Donald and others stress the advantages of the center's affiliation with U of L. "There are labor-management centers that are not university-based, but (without) a university connection, their funding, quality of programming, and status of research is less predictable," says Donald.
As the center extends its offerings, "we've become a full-service entity," says Terry Vollmer, the center's labor specialist. "We're kicking it up to a level of activity that is ambitious and, I think, fairly successfully fulfilled."
One indicator of that success is the willingness of companies and union representatives to turn to U of L for help.
"That they feel free to bring problems here is indicative of the good job we're doing," Vollmer says. "Our advisory board and the companies and unions have been completely supportive. Within the labor-management practice community, we're there."
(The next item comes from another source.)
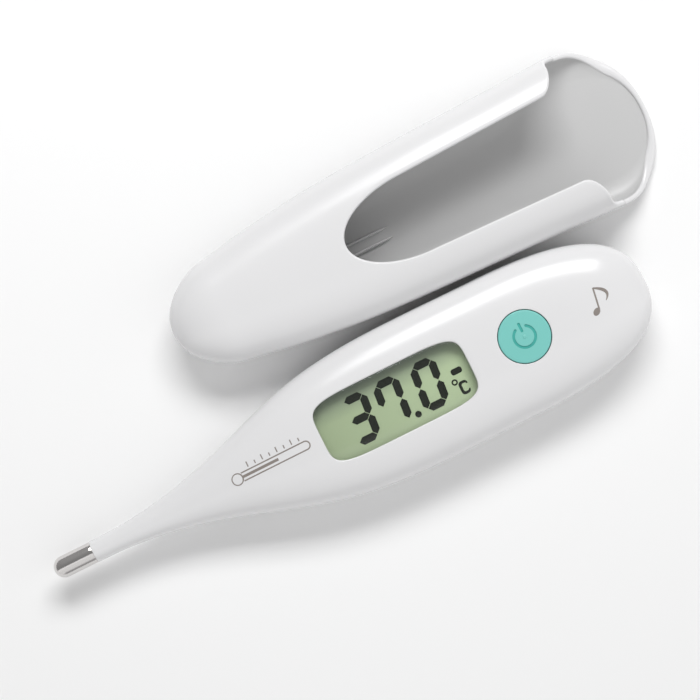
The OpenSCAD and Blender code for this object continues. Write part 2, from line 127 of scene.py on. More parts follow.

Deciding it was time to share good news about successful workplaces, the University of Louisville Labor-Management Center and its advisory board established the annual Labor-Management Award to spotlight companies in which unions and management cooperate.
Winners are chosen by a panel representing several sectors, including economic development, labor, and management. The 1998 winners are the Louisville Water Company and Local 1683 of the American Federation of State, County, and Municipal Employees. The company and union pledged through their August 1995 partnership agreement to overcome adversity in relationships and to build a team with cooperative labor-management relations. At management's behest, union members participate in all levels of decision-making, choosing to plan rather than react.